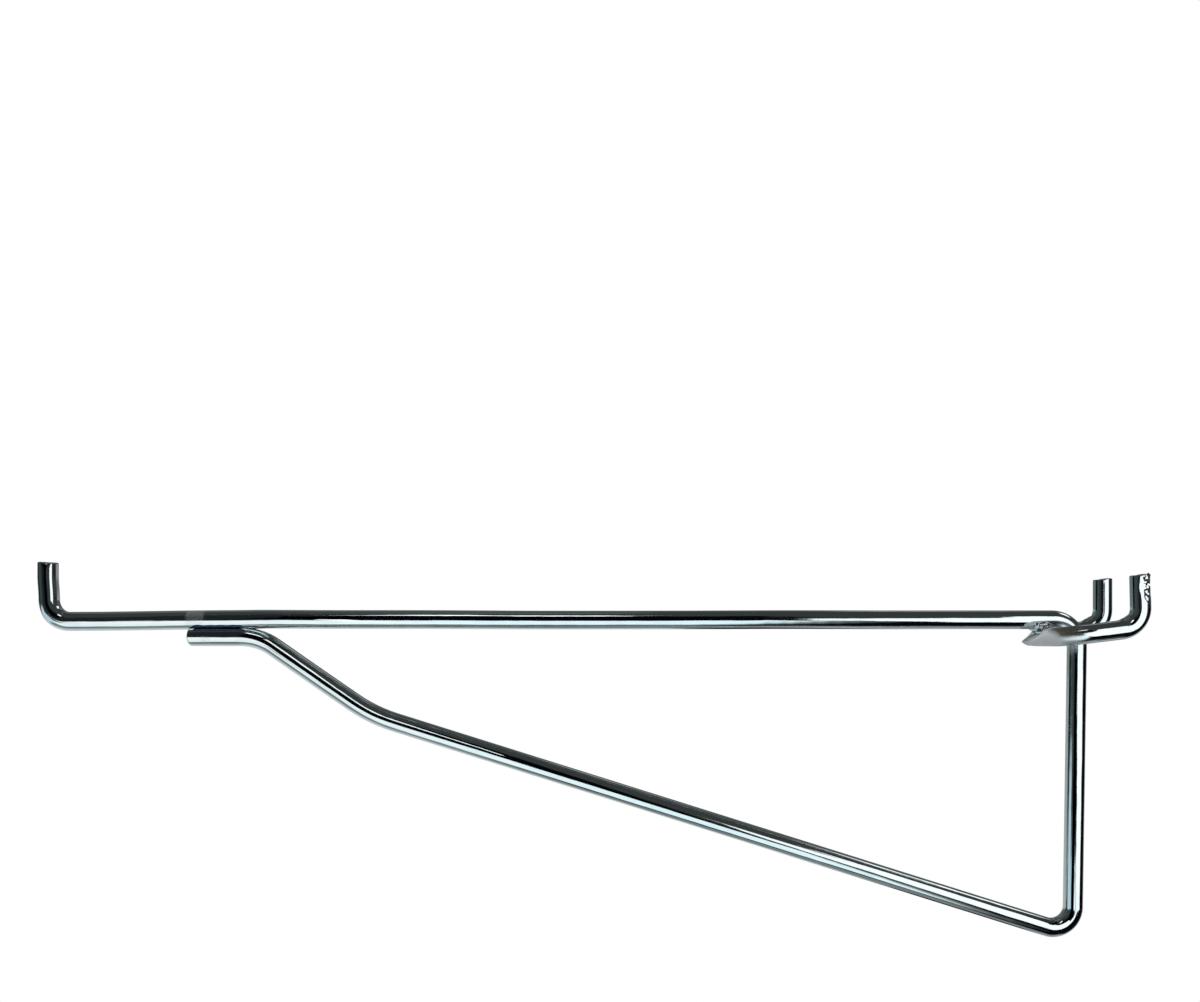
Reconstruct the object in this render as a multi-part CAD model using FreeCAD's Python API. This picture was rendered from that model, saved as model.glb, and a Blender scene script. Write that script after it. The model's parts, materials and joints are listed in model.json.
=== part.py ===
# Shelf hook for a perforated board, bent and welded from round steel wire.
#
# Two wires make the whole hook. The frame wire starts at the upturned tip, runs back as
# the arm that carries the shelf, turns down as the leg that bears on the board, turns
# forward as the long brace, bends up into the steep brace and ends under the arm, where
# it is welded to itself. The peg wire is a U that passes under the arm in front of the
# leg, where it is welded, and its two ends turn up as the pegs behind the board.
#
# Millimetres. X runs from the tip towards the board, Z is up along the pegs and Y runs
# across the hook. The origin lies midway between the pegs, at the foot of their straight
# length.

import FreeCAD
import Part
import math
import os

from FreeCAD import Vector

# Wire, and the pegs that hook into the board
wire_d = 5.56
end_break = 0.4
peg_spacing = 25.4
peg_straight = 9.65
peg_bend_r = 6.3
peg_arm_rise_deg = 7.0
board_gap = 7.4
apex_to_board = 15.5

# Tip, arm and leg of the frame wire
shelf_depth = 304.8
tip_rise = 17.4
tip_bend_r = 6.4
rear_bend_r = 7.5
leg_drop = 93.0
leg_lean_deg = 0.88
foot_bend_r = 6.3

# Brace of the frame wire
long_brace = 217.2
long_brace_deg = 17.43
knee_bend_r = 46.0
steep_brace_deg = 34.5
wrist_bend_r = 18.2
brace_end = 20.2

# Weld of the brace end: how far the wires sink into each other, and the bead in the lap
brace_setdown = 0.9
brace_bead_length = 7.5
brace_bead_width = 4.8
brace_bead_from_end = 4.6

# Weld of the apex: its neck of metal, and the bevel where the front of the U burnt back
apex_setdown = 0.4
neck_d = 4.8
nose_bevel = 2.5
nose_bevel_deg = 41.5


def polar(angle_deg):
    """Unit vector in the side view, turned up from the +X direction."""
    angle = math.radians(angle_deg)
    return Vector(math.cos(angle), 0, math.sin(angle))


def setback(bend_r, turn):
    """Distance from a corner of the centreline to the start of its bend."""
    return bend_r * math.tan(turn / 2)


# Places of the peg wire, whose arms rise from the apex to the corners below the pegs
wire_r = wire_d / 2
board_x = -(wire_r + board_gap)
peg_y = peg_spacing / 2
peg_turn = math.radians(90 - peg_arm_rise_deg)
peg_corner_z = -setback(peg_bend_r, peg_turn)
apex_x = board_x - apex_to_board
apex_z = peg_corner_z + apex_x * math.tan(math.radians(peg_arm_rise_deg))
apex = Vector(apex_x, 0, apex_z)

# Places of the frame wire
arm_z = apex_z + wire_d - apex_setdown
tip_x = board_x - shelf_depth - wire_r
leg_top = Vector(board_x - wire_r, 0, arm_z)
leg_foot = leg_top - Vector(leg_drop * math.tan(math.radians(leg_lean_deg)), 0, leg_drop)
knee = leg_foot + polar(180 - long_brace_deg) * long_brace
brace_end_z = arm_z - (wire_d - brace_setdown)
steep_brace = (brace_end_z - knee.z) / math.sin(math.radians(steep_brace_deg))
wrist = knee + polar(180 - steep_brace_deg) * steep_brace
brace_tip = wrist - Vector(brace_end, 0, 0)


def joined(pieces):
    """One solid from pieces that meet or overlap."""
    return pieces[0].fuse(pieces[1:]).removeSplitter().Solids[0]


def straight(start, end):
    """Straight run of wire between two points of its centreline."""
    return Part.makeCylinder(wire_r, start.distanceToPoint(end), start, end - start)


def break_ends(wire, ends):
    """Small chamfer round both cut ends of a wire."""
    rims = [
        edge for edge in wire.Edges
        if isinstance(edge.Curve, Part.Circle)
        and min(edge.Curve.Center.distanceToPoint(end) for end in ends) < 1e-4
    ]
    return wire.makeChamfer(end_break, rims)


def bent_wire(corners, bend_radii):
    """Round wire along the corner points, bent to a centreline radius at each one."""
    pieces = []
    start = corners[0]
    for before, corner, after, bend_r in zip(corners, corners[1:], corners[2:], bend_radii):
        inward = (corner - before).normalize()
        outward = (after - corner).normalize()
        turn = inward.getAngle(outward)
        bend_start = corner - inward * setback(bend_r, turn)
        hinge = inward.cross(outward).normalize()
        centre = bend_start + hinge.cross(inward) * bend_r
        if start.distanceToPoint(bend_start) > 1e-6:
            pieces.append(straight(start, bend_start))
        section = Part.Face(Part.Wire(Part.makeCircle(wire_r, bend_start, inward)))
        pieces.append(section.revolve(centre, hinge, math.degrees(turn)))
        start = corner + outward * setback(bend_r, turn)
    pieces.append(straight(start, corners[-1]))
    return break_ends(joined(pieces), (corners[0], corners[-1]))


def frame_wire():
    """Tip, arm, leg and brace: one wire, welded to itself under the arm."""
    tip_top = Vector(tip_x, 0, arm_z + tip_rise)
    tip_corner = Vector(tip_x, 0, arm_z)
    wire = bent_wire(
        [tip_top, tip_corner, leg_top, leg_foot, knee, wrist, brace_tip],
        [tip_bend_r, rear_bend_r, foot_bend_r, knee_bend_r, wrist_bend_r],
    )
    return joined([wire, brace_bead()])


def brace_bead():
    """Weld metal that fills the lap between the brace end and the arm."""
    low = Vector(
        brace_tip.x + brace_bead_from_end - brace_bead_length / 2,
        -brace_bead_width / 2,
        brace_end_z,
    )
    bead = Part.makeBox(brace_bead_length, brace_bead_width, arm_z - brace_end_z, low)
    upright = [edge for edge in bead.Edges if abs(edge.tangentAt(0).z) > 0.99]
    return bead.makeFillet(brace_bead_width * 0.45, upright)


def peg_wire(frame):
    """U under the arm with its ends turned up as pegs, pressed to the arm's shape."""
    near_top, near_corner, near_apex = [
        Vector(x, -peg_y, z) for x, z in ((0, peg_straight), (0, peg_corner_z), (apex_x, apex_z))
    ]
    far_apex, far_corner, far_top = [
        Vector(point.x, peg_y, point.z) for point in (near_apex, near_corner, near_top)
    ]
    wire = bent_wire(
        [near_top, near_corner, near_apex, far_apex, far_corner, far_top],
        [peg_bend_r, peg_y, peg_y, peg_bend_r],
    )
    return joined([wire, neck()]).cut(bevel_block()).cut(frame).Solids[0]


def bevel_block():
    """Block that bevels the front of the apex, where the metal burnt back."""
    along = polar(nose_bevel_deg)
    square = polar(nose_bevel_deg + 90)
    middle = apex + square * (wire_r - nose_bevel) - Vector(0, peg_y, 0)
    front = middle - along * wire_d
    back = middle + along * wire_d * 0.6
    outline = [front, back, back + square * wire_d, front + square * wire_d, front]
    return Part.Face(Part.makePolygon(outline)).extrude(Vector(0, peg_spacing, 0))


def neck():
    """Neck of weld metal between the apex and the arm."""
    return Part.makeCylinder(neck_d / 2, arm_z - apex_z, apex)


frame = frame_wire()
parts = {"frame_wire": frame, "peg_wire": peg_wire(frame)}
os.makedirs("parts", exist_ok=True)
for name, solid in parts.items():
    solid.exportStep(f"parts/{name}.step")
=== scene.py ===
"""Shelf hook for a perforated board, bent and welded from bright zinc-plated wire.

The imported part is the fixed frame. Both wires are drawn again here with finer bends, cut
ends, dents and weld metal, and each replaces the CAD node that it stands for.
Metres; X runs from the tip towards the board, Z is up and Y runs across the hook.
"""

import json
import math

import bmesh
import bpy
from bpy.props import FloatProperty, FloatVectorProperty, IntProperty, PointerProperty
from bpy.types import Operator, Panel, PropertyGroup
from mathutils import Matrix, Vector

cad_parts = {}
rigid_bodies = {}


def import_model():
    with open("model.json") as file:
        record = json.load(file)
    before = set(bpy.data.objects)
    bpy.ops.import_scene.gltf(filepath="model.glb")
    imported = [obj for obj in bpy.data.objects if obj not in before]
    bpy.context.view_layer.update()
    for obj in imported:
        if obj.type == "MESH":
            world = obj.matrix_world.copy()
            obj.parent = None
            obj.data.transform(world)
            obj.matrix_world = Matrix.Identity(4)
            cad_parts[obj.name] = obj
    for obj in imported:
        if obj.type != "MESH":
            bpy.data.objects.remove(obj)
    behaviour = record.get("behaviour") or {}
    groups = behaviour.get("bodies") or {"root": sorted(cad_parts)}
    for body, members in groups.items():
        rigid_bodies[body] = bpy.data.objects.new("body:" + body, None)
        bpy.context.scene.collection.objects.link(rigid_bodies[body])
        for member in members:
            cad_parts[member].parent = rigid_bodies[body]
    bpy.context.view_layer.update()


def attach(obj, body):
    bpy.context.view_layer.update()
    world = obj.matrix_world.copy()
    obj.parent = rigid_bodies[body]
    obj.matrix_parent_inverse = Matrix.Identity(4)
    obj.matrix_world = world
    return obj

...

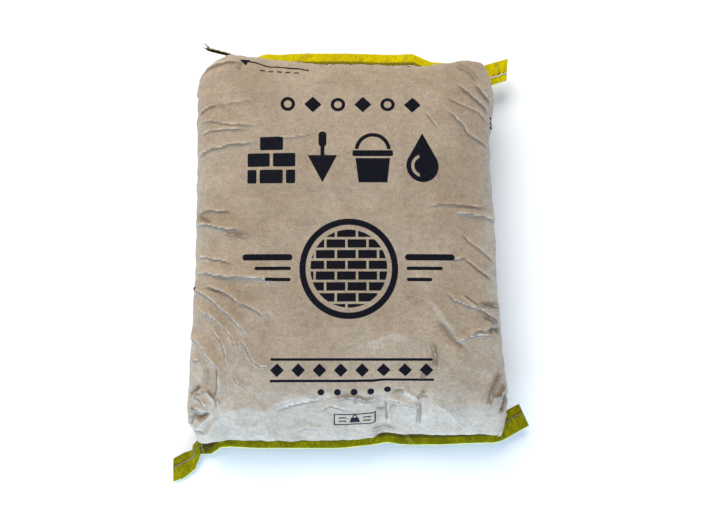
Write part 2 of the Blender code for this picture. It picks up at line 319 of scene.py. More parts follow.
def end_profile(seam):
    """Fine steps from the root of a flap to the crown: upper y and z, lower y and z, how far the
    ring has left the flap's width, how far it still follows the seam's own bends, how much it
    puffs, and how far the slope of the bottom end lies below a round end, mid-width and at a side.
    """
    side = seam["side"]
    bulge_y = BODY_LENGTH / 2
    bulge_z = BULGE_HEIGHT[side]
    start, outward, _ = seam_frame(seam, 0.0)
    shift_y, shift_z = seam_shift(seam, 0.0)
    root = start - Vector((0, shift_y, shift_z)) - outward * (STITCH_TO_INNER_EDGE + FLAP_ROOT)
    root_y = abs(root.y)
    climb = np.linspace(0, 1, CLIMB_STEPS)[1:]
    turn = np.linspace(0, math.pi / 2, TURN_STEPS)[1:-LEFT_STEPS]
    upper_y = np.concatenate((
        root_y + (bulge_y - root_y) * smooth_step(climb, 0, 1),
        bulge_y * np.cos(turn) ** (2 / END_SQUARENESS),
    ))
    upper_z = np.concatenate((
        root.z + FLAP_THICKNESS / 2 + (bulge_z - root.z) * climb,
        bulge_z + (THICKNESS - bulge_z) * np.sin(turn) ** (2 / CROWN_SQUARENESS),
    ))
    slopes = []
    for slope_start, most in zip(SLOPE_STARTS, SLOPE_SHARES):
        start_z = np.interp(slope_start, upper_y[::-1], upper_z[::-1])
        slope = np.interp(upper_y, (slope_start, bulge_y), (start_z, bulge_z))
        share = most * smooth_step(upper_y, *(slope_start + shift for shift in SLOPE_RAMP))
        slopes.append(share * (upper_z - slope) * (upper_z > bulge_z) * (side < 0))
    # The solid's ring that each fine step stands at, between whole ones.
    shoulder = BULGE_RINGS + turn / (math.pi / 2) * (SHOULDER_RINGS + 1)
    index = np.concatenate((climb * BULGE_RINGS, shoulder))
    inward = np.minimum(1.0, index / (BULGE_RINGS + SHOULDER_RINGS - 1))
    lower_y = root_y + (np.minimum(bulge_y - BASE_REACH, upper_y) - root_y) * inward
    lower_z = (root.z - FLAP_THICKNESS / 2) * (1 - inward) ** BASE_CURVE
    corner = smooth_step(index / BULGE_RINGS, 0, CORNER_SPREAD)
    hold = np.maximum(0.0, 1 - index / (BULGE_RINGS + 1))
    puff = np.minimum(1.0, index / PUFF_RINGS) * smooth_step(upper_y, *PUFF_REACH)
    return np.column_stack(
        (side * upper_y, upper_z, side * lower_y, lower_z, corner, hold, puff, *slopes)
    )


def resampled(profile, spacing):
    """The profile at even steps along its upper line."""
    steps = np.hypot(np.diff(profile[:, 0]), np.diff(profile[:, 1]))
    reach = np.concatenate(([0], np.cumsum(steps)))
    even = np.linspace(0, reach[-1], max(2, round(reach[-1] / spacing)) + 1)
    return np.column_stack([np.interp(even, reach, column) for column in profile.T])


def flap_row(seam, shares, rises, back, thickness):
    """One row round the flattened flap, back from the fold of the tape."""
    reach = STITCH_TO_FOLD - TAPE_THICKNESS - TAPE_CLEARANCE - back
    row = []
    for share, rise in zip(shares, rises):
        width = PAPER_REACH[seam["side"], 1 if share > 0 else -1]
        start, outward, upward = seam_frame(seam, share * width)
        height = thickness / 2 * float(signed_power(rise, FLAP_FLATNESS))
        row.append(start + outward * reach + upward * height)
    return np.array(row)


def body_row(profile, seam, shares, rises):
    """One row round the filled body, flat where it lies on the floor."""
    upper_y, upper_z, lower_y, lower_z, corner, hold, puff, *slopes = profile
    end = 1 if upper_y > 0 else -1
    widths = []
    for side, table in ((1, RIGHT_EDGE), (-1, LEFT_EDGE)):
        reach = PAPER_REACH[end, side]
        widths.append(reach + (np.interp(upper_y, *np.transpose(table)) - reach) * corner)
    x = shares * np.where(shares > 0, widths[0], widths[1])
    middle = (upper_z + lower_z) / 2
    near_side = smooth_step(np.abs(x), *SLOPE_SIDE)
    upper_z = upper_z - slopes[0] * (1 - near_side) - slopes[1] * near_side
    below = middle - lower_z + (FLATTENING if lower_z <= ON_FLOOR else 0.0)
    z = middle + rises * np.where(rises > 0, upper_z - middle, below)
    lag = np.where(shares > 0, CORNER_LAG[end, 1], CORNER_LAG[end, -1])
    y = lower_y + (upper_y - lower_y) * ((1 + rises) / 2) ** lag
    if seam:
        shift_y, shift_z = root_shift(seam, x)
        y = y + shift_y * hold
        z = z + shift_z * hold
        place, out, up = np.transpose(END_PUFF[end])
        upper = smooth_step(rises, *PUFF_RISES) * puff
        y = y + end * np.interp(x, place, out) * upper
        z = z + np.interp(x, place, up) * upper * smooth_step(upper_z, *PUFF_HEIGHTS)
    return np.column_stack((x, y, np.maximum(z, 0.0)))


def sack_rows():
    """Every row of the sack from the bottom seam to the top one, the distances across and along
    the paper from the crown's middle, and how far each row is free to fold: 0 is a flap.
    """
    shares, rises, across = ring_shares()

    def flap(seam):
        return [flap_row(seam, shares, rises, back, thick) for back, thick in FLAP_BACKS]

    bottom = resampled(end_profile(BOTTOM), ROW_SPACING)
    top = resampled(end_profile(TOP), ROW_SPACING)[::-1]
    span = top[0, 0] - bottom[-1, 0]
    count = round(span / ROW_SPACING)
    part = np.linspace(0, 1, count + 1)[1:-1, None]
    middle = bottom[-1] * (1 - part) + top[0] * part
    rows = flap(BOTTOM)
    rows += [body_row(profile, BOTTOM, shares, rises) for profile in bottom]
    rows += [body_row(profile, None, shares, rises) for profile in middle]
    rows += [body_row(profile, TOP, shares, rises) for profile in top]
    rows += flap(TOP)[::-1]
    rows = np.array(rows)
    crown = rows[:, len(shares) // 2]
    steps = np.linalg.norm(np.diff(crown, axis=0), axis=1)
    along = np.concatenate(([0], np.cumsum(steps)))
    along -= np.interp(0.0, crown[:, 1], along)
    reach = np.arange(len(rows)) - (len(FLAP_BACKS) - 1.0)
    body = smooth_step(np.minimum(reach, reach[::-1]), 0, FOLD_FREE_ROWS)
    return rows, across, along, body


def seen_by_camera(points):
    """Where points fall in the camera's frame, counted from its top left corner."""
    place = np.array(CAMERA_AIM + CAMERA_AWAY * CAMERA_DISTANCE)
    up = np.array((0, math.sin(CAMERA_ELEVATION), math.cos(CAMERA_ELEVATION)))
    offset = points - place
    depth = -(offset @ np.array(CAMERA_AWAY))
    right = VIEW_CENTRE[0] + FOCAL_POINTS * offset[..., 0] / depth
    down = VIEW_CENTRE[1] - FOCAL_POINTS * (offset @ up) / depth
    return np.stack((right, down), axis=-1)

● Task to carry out
Scan the data for the word "after" and copy every line where it shows up.

● Solution for this problem
Reconstruct the object in this render as a multi-part CAD model using FreeCAD's Python API. This picture was rendered from that model, saved as model.glb, and a Blender scene script. Write that script after it. The model's parts, materials and joints are listed in model.json.
    for before, corner, after, bend_r in zip(corners, corners[1:], corners[2:], bend_radii):
        outward = (after - corner).normalize()